[lit-ideas] Re: Opposing the Cordoba Mosque, Intolerance or Prudence?

  • From: Robert Paul <rpaul@xxxxxxxx>
  • To: lit-ideas@xxxxxxxxxxxxx
  • Date: Thu, 05 Aug 2010 14:10:11 -0700

Lawrence Helm wrote

http://www.lawrencehelm.com/2010/08/opposing-cordoba-mosque-intolerance-or.html

I have in this post taken up some of the opinions advanced (or perceived by me to have been advanced) by Robert.

Here are some extracts from a conversation that Lawrence and I were having on his blog. The conversation is lengthy and repetitive. I've taken two exchanges (which run over two or three blog entries to discuss on the list). Few on lit-ideas comment on Lawrence's blog (Mike Geary and I seem to be the only ones), so I'm not sure how many read it.

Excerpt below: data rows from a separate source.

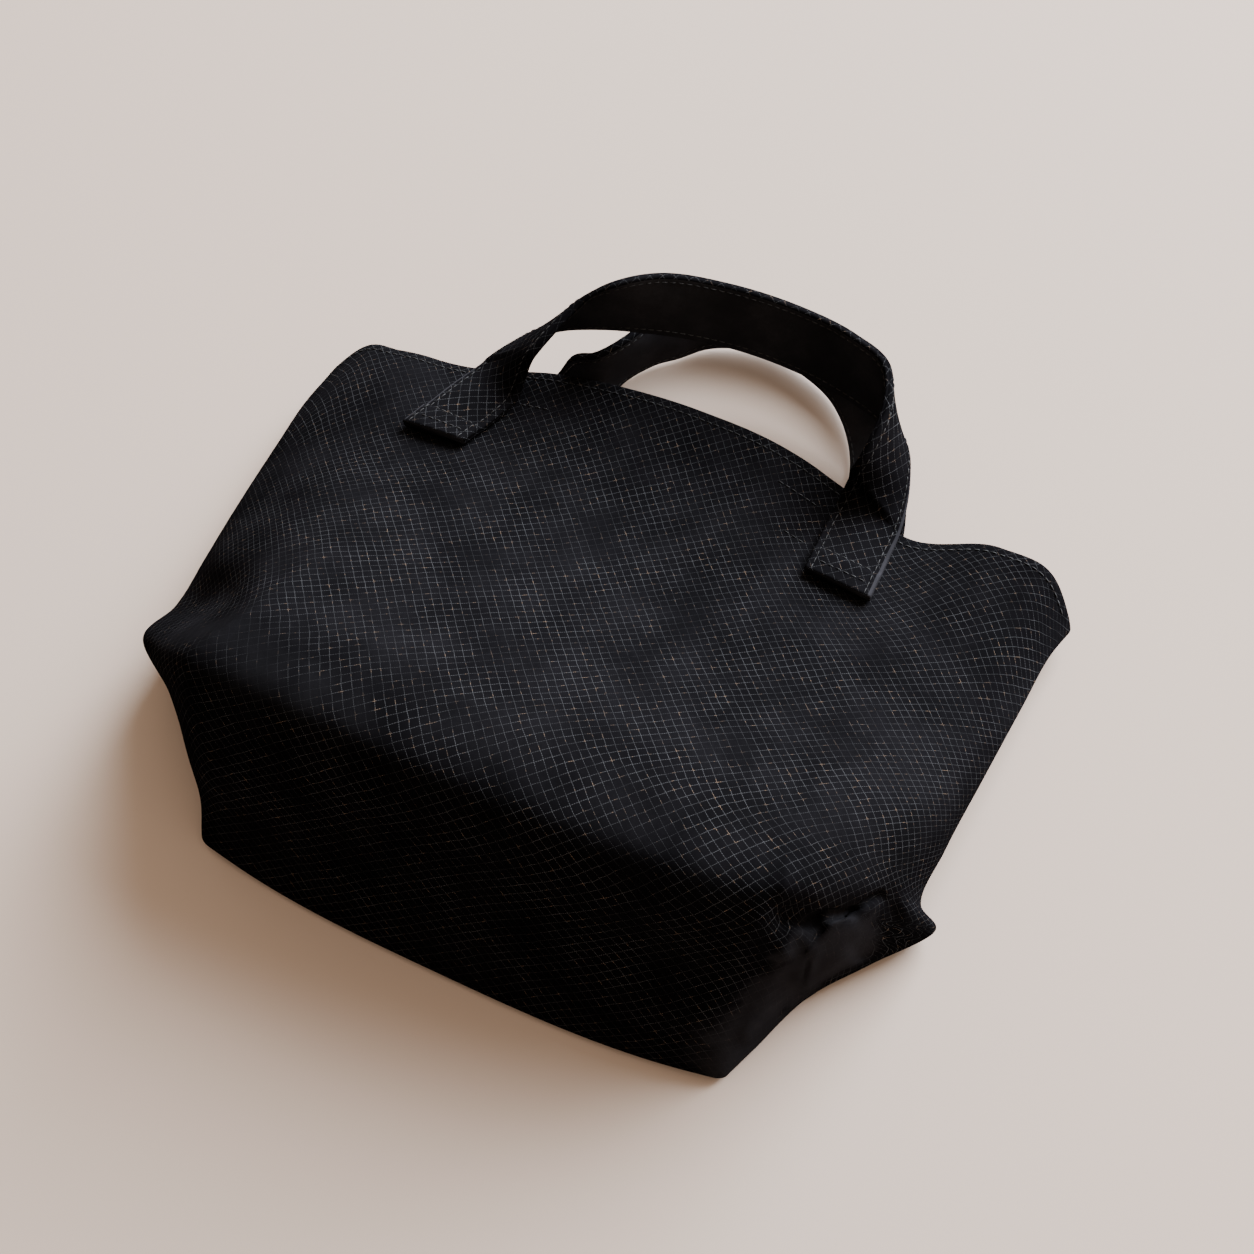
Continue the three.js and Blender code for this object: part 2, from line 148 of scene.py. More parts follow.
# bag body: the front and the base are one sheet, and the first lists, from along to roundRight, have
# one value for each line across it
bag = {
    "along": [0, 28, 56, 82, 102, 122, 152, 196, 242, 273, 295],  # from the floor edge to the rim
    "xLeft": [-104.5, -109.5, -118, -134, -153.5, -154.5, -154, -152.5, -151, -150, -147],  # side folds
    "xRight": [105, 111.5, 121.5, 137, 152, 145, 146, 149, 152.5, 155, 158.5],
    "yLeft": [-4, 9.5, 22, 41, 55, 72, 93, 117, 146, 169, 184],
    "yMiddle": [-10, 5, 19, 31.5, 45, 64.5, 90, 126, 167, 197, 218],
    "yRight": [-3.5, 11, 33, 51.5, 69, 75, 94, 120, 150, 172, 184],
    "zLeft": [3, 8, 15, 22, 26, 16, 14, 14, 13, 11, 9],
    "zRight": [3, 4, 6, 8, 9, 14, 16, 16, 14, 11, 9],
    "topLeft": [3, 27, 51, 73, 88, 88, 78, 56, 33, 21, 15],  # heights two thirds of the way out
    "topMiddle": [3, 27, 51, 73.5, 89, 88, 71, 43, 23, 16.5, 16],
    "topRight": [3, 25, 47, 64, 74, 72, 60, 43, 27, 19, 15],
    "turnLeft": [.95, .82, .76, .70, .62, .55, .52, .50, .50, .60, .90],  # where it turns down
    "turnRight": [.95, .84, .80, .76, .72, .72, .70, .62, .58, .65, .90],
    "roundLeft": [2.0, 1.4, 1.3, 1.2, 1.1, 1.1, 1.2, 1.4, 1.6, 1.8, 2.0],  # 1 straight, 2 elliptic
    "roundRight": [2.0, 1.5, 1.4, 1.2, 1.0, 1.5, 1.9, 1.9, 1.7, 1.8, 2.0],
    "outThird": 0.68,
    "sideBend": 3,  # the power by which a line bends back towards its ends
    "rim": 295,
    "waveAcross": [-1, -.93, -.82, -.64, -.35, 0, .25, .42, .60, .80, .94, 1],  # the rim's wave
    "waveOut": [0, 7.5, 3.3, -4, -2, 0, -3.7, -9.5, -15, 2.5, 7, 0.5],
    "waveStart": 204,
    "backAlong": [0, 102, 295],
    "backMiddle": [-10, 60, 189],
    "floorCorner": 5.5,
    "edgeRadius": 4,
    "foldSpread": 1.3,  # how far in the back turns up, as a multiple of the fold's height
    "foldLeast": 6,
    "lift": 5.2,  # of the back panel near the rim, where the back handle's ends lie under it
    "liftFrom": 196,
    "liftTo": 242,
    "wall": 1.5,
    "hem": 3.0,
    "hemDepth": 8,
    "foldFade": (0.96, 1),  # the creases fade out at the side folds
    "floorFade": (0, 10),
    "leastHeight": 1.5,
    "leftSlack": 0.8,  # the share of the left side's height that the flat leather leaves out
    "slackFrom": (0.45, 0.7),
    "finer": 1.2,  # the lattice on the panels, against that on the base
    "finerFrom": (85, 130),
    "acrossRuns": [(-1, -.93, 10), (-.93, -.7, 20), (-.7, .58, 64), (.58, .93, 78), (.93, 1, 18)],
    "alongRuns": [(0, 8, 6), (8, 56, 24), (56, 124, 80), (124, 275, 60), (275, 293.5, 26)],
    "rollRows": 6,
    "rollAlong": (0.7, 4),
    "cornerPower": 12,
}

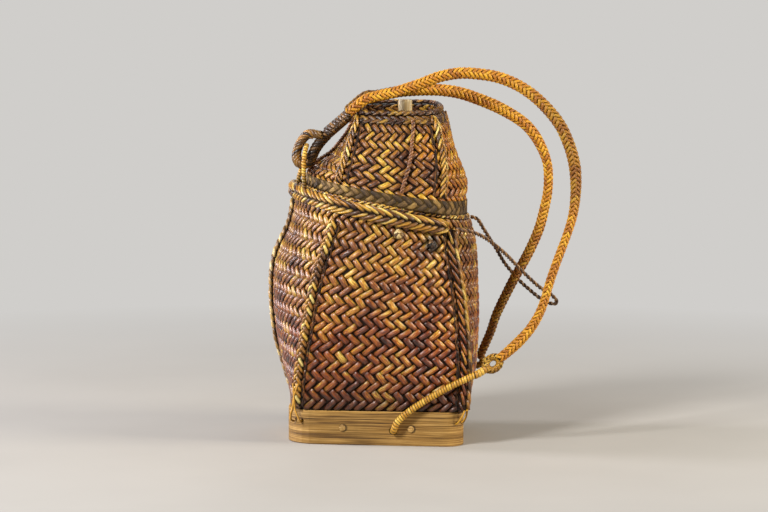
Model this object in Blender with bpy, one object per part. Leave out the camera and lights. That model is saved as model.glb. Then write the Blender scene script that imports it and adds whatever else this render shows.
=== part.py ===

*Robert*: [quoting Lawrence] 'He [D. H. Lawrence] also believed that we had no sense of ourselves. We didn't believe in our identity the way Europeans believed in theirs. Of course if he were alive today he'd have to revise his opinion of the Europeans. They are now as bad as the Americans. The fact that some of us are willing to deny the building of churches (part of our American tradition) in order to deny Islamists (who have sworn to destroy our tradition) the right to build mosques is just the sort of absurdity that D. H. Lawrence delighted in ranting about.'

..............

And then in a follow up note Robert went on to say,

*Robert*: What is 'part of our American tradition'? The building of churches? It's no more part of our American tradition than building baseball fields or trailer parks. What you seem to mean, but won't say, is that Protestants, Catholics, Jews, Mormons, Arkansas snake handlers, and so on, have a constitutional right to worship as they please and a civil right to build, zoning laws permitting, places of worship---but Moslems don't. That's it. Say what you mean and don't wrap yourself in the shallow and bigoted thought of a man who died in 1930.

*Lawrence*: That could have been written by the ACLU. I am impatient with that which implies that we have painted ourselves into a constitutional corner such that we cannot defend ourselves against those bent on destroying us. Sel[f]-defense trumps constitutional niceties. And if it doesn't, it ought to.

________

Here I comment anew.

I have no idea what it is to 'deny the building of churches in order to deny Islamists the right to build mosques.' As written it sounds as if there were an American 'tradition' of building churches in order to /prevent/ the building of mosques (by Islamists). This is patent nonsense, so, it can't be what Lawrence meant. He can't have meant, that is that the reason churches (Mormon temples, synagogues) were built was, traditionally, to keep mosques from being built.

Yet what he does mean is never explained; instead, my request for clarification is dismissed as something the ACLU would have 'written.' The unexamined assumption here is that anything 'written' by the ACLU is by definition, or by general agreement, false and unworthy of consideration. And, of course, my exhortation that Lawrence speak for himself and leave D. H. Lawrence out of it surely can't be something the ACLU could have 'written.' It is a different point entirely, and not concerned with politics.

'Constitutional niceties.' I do like that. If only we could dispense with the Bill of Rights for a few years, we'd get everything sorted out. Lawrence, as a student of history, must know of many examples in which similar ideas were expressed, and of the consequences of their having been put into practice.

I said I'd discuss two things. The second is that Lawrence believes that those promoting the building of this mosque are Islamists. I've asked him why he thinks they're Islamists, in the ordinary---and usually pejorative---sense of that term, as opposed to their simply being Moslems. His reply has taken several forms. One is that the distinction between Islamists and just plain Moslems is no 'big deal.' Another is that other people have used this term to describe them (so it must be correct) and provides three Internet sites where they do. These sites are an article in the Ottawa Citizen; a letter-to-the-editor of a small Florida newspaper; and something on the page of a Conservative institution. When I suggested that these weren't evidence of much, Lawrence replied that they were merely instances in which the term Islamist was used, and that he was no 'connoisseur of newspapers. I think the implicature was that I must read the Portland Oregonian, the Eugene Register-Guard /and/ the New York Times---QED.